Some guests, like French activist-designer Brian Holmes, spoke of literally taking their designs (in the forms of protest banners, posters, etc.) to the streets. Others, like Amy Franceschini of Futurefarmers (a San Francisco design firm set on “cultivating your conscience”), talked about using initiatives such as student internships to help the workplace better reflect one’s political-social beliefs.

“Many designers are looking to establish a dialogue,” says Longford, “so it’s not a one-way system where the client says ‘I need this’ and the designer says ‘OK, I’ll give you that.’ Designers are in a position to influence the kinds of messages we see and here.”

Students in both the Design Art Department’s undergraduate and new graduate certificate programs, along with visiting students from Leeds College and the University of Minnesota, put this theory into practice during the symposium’s ateliers.

The approximately 70 students were divided into three groups: “Who Needs a Manifesto?: WD + RU Speaks Out,” “Design Is Not Enough,” and “We Interrupt The Program.” The four-day workshops were intense, whirlwind affairs. Students first met on the Monday morning; by Thursday evening, their collaborative works were on exhibit in the VAV Gallery.

Teal Triggs and Siân Cook, of the Women’s Design + Research Unit in the UK, guided students through the “Who Needs A [Man]ifesto?” workshop, helping them write focused social-political statements, then pairing their manifestos to appropriate graphic forms.

Anne-Marie Beaudoin and Jule Senzig, both second-year Design Art students, were inspired by the process of transforming personal views into public work.

“It really felt like I was putting myself on the line,” says Beaudoin, “exposing what I truly felt.

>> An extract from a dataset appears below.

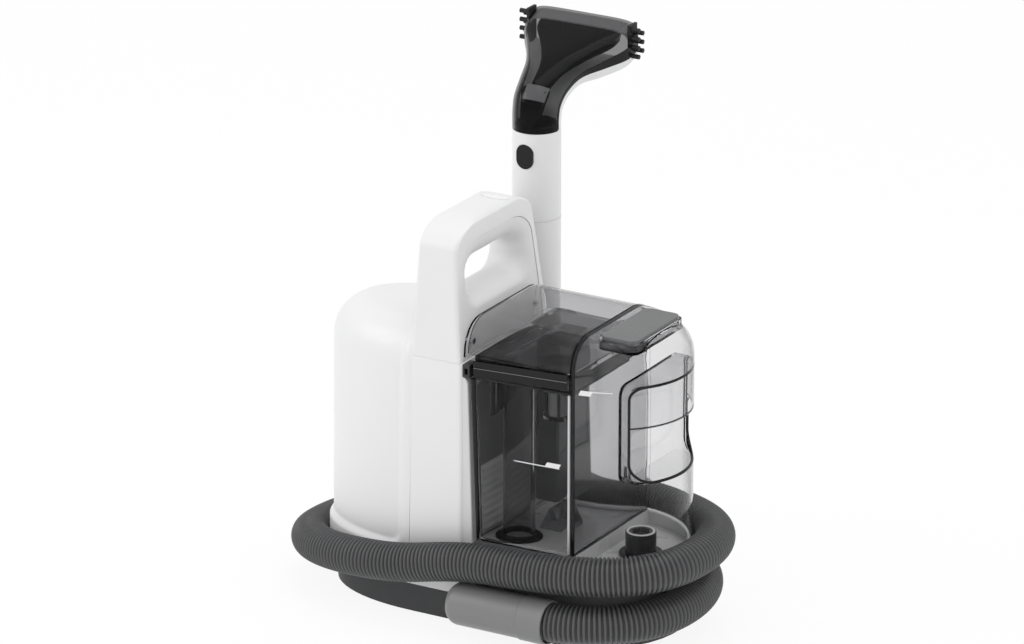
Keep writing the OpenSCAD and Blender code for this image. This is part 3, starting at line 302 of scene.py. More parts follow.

What’s personal and what’s public — those two things play with each other. Whether you like to believe that you’re not affected by what’s out there, you are. The atelier confronted that at a truly deep level.”

Tony Credland, Brian Holmes and Sandy Kaltenborn, facilitators of the “Design Is Not Enough” workshop, work with various international activist groups to distribute socially-engaged images. Not surprisingly, their atelier focused on non-aggressive street-level activity.

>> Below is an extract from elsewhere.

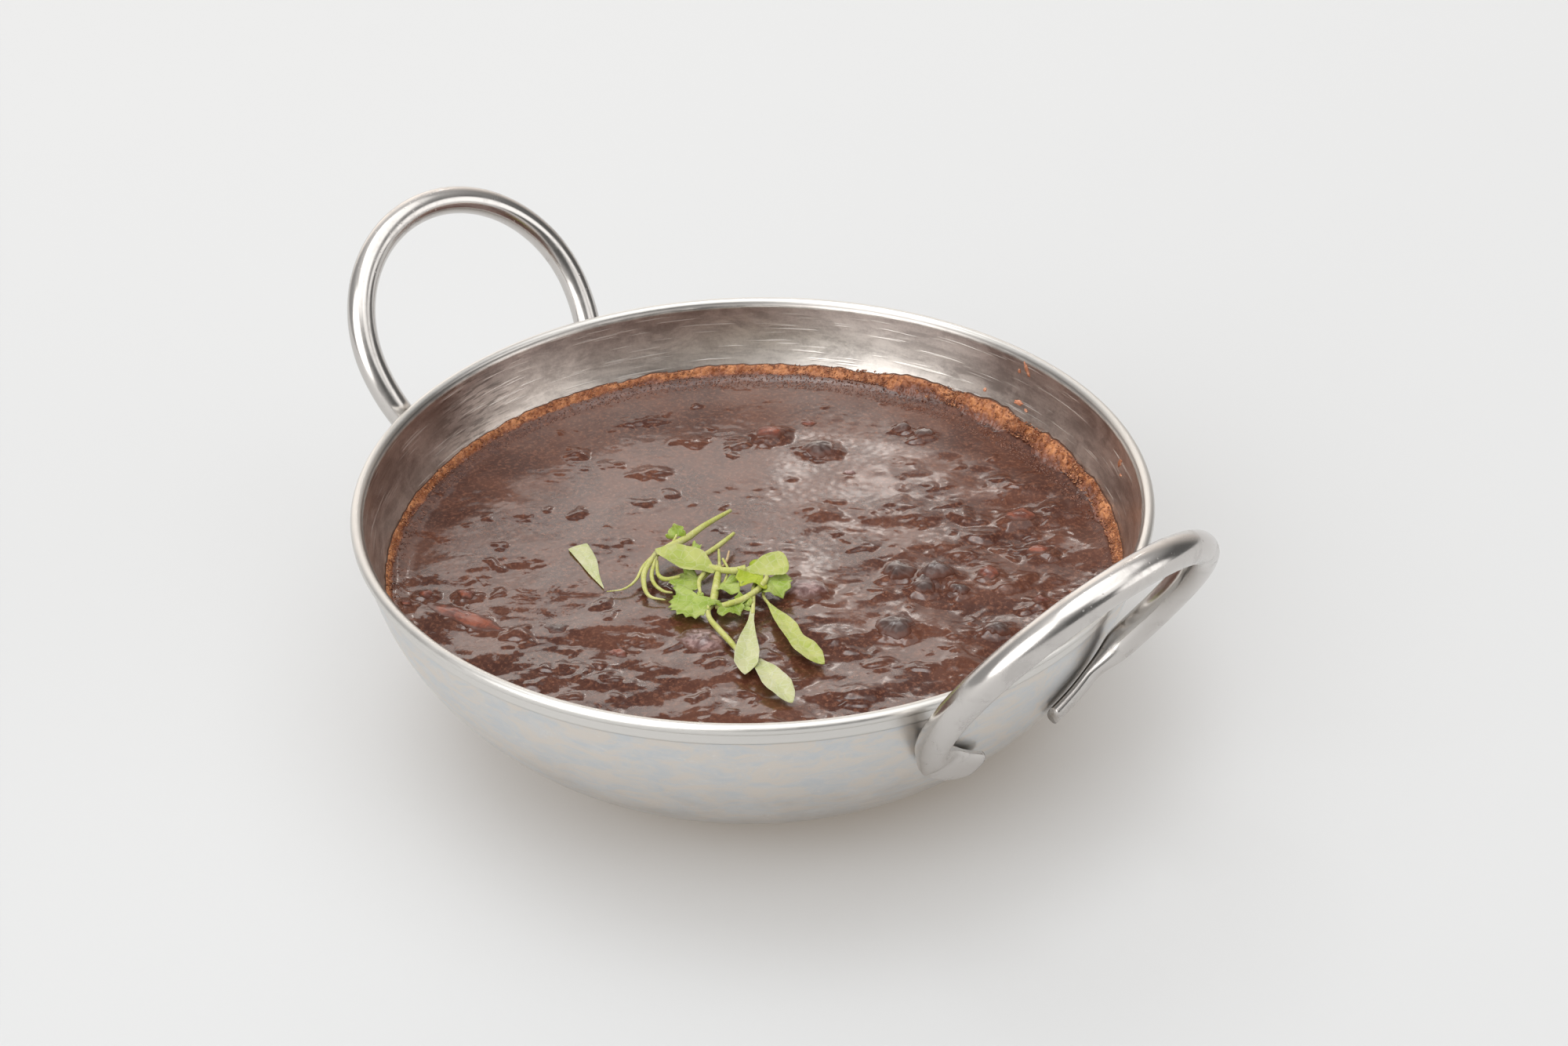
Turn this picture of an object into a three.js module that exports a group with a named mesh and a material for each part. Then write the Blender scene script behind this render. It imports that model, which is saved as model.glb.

Students addressed community issues by creating and distributing, among many items, mock humanitarian aid drop-boxes (complete with blindfolds reading “It’s Going To Be OK”) and parodies of tear-a-tag “for sale” posters — but instead of offering a phone number, the tags posed questions such as “Is there a solution?” and “Where does Evil take a bath?” (Design Is Not Enough was also responsible for the aforementioned example of Metro culture-jamming.)

“The atelier has given me a great way to merge energies and ideas, and a sense of collaboration instead of just being a designer making things at my little desk,” said Laurel Sprengelmeyer, a design certificate student.

Collaboration was also crucial to “We Interrupt The Program,” facilitated by Ian Noble and Russell Bestley of the London College of Printing. Students were asked to bring photos of subjects (people, environments and objects) with personal resonance. The images were then posted on walls as a way to kickstart a dialogue among the participants, exploring the idea of graphic design as a democratic medium in which everyone is invested in the message.

Chris Heldt, a fourth-year design student, says the atelier was a lesson in the value of community, not only in terms of working with others on the project, but in giving him “a really strong sense of community in design, on an international scale.
“Now I know where to apply my energies, without wasting my time trying to get a job at some square ad agency, doing slick flyers and pamphlets for corporate identity.”

Like so many of the other atelier participants, Kevin Lo is excited to do “the work that I want to be doing” — and it’s a lesson learned the hard way. A Concordia Design Art alumnus, Lo spent an unsatisfying year working at a Toronto Web design agency before enrolling in the graduate certificate program.

“I came back to school at just the right time,” he says, laughing at the memory of his ill-fated foray into the marketplace. “I was really starting to lose faith in my abilities to do anything other than cutting and pasting!”